In 2005 organiseerde Paul Peters, namens Voorpost, en in samenwerking met een groep lokale jonge rechtsextremisten van het Soetermeer Skinhead Front (SSF) in Zoetermeer een bijeenkomst op 5 mei onder het motto ’60 jaar bezetting’. Zij suggereerden daarmee dat 5 mei 1945 het begin van een bezetting was in plaats van het einde. Paul Peters is ook de oprichter van Identitair Verzet, nadat hij in 2012 uit Voorpost was gestapt.
In 2006 bekladden enkele jonge neonazi’s op 4 mei het oorlogsmonument in het dorpje Klaaswaal, waar de dodenherdenking daarvoor had plaatsgevonden. Ze schilderden een hakenkruis en de neonazileus ‘Wir sind Zurück’ en gooiden kransen die waren neergelegd op de grond. De hoofddader van deze vernieling, Karl-Jan Walle, is de afgelopen jaren een van de kopstukken van de Vrije Nationalisten Noord-Brabant (VNNB).
In 2007 plakten neonazi’s in Zwolle een groot aantal stickers met extremistische boodschappen op 5 mei. Op hun website verklaarde de groep dat het een protest was tegen Bevrijdingsdag. Ze willen namelijk een eind maken aan de ‘sinds 5 mei 1945 durende Amerikaans-Zionistische bezetting’.

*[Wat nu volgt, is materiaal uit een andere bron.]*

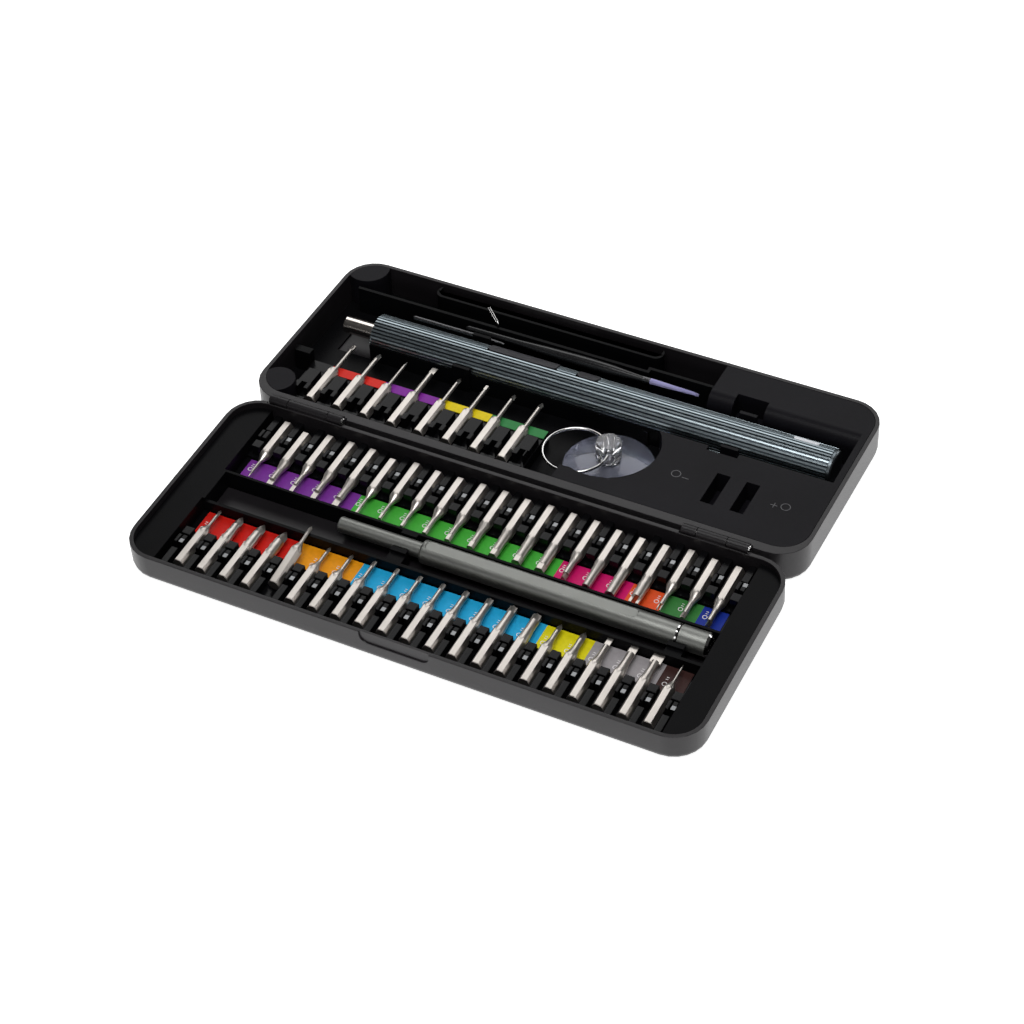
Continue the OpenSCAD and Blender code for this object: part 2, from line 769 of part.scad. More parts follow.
rear_shell();
rear_tray();
long_rack();
long_label();
long_bits_red();
long_bits_purple();
long_bits_yellow();
long_bit_green();
utility_block();
magnetiser_magnet();
demagnetiser_magnet();
rear_closure_magnets();
corner_pads();
hinge_pins();
driver_body();
driver_tail();
driver_chuck();
chuck_magnet();
rocker_button();
light_button();
charge_indicator();
driver_motor();
driver_battery();
driver_board();
pen_barrel();
pen_nose();
pen_collar();
pen_cap();
pen_swivel_pin();
suction_cup();
suction_knob();
key_ring();
brush_handle();
brush_ferrule();
brush_bristles();
pry_tool_ends();
pry_tool_rod();
tray_pin();
hook_probe();
front_shell();
front_insert();
hinge_row_rack();
front_row_rack();
hinge_row_label();
front_row_label();
front_closure_magnets();
short_bits_purple();
short_bits_green();
short_bits_magenta();
short_bits_orange();
short_bit_dark_green();
short_bit_blue();
short_bits_red();
short_bits_amber();
short_bit_loose();
short_bits_cyan();
short_bits_yellow();
short_bits_grey();
short_bit_brown();
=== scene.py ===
"""Looks of the precision screwdriver set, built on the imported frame.

Each sub-assembly of the set is a class that holds its sizes and builds and dresses its pieces.
Sizes in the classes are in millimetres, and every finished mesh is in metres.
"""

import logging
import math
from dataclasses import dataclass, field
from enum import Enum
from typing import Callable, Iterable, Iterator, Sequence

import bmesh
import bpy
from mathutils import Matrix, Vector


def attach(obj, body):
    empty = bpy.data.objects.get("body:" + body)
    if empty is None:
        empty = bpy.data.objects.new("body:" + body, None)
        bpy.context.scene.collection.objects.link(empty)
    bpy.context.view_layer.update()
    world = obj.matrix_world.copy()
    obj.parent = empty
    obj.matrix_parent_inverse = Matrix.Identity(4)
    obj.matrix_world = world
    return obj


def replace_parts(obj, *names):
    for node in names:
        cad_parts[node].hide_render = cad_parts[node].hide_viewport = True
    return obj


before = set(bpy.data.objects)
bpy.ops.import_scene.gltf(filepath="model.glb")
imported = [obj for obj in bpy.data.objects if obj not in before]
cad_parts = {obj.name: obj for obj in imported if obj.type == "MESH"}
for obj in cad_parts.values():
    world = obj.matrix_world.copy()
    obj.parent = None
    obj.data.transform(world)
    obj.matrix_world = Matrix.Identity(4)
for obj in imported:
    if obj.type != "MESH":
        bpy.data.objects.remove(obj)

LOG = logging.getLogger("driver_set")
MM = 0.001
WHITE = (1.0, 1.0, 1.0)
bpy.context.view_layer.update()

Colour = tuple[float, float, float]
Place = tuple[float, float, float]
Profile = Sequence[tuple[float, float]]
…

In 2009 verstoorde een groep aan Blood & Honour gelieerde neonazi’s de dodenherdenking in Winschoten met lawaai en ringtones. Ze stelden dat dit een protest was, omdat zij zelf ook de SS niet mogen herdenken.

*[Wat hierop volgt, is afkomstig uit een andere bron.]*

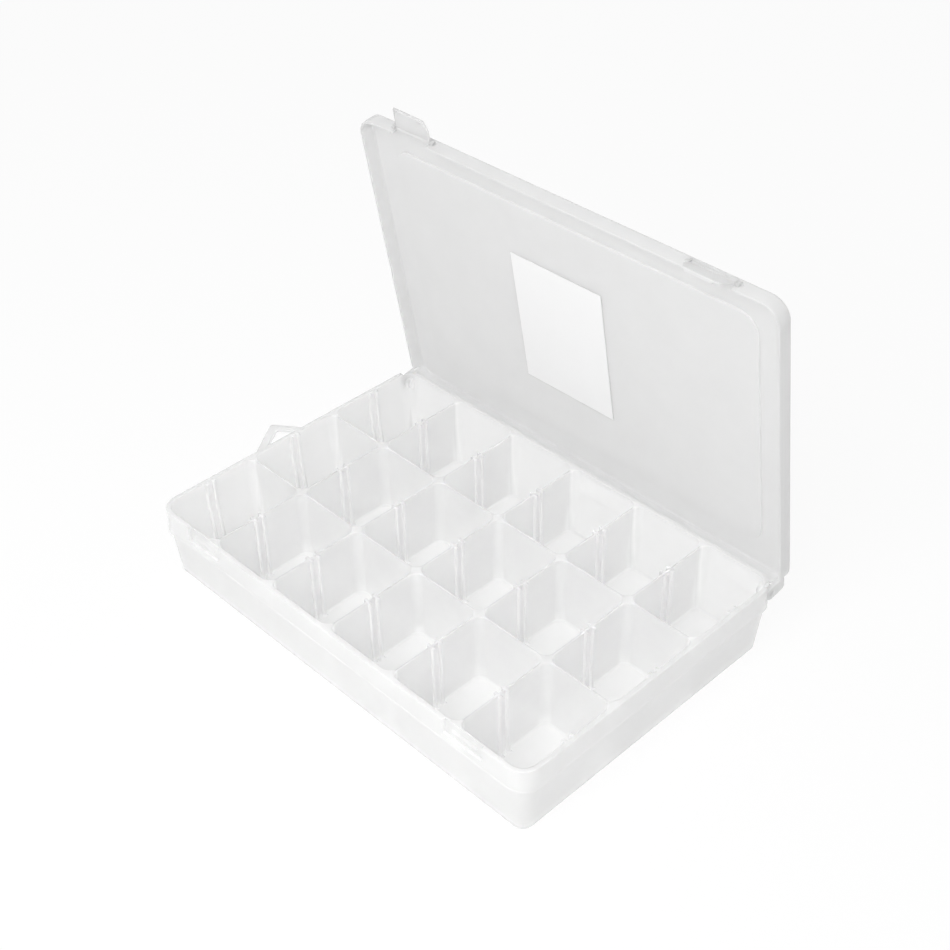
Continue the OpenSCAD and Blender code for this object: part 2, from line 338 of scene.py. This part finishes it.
def applyModifiers(target):
    graph = bpy.context.evaluated_depsgraph_get()
    fresh = bpy.data.meshes.new_from_object(target.evaluated_get(graph))
    target.modifiers.clear()
    old = target.data
    target.data = fresh
    bpy.data.meshes.remove(old)


def rounded(target, width, segments=2, angle=35):
    modifier = target.modifiers.new("edges", "BEVEL")
    modifier.width = width
    modifier.segments = segments
    modifier.limit_method = "ANGLE"
    modifier.angle_limit = math.radians(angle)
    applyModifiers(target)
    return target


def finishPiece(target, name, material, body, nodes, moved=None, sharpAngle=32):
    # turns, scales and shades a piece and ties it to its CAD body
    matrix = Matrix.Scale(millimetre, 4) @ (moved or Matrix.Identity(4))
    target.data.transform(matrix)
    target.name = name
    target.data.name = name
    target.data.materials.clear()
    target.data.materials.append(material)
    for polygon in target.data.polygons:
        polygon.use_smooth = True
        polygon.material_index = 0
    target.data.set_sharp_from_angle(angle=math.radians(sharpAngle))
    normals = target.modifiers.new("faceWeighted", "WEIGHTED_NORMAL")
    normals.keep_sharp = True
    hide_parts(*nodes)
    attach(target, body)
    print("piece", name, len(target.data.vertices), "vertices")


# Tray moulding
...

Op 4 mei 2014 verspreidt de VNNB in Den Bosch pamfletten tegen de ‘zionistische onderdrukking van het Palestijnse volk’ met de leus ‘Stop de Palestijnse Holocaust!’.
In aanloop naar 4 mei 2016 publiceerde diezelfde VNNB een oproep op haar website om niet mee te doen aan de twee minuten stilte. In dat artikel stelde de schrijver: ‘Het Nederlandse perspectief op de Tweede Wereldoorlog is er een van benauwdheid en kortzichtigheid. De Tweede Wereldoorlog begon niet op 1 september met het regionale conflict tussen Polen en Duitsland, maar op 3 september, toen de Brits-Franse oorlogsverklaring de Tweede imperialistische wereldoorlog tegen het (dmv het Versailles dictaat) onderdrukte Duitse volk ontketende!’
In deze traditie van smakeloze neonazistische provocaties moet voortaan ook Identitair Verzet genoemd worden.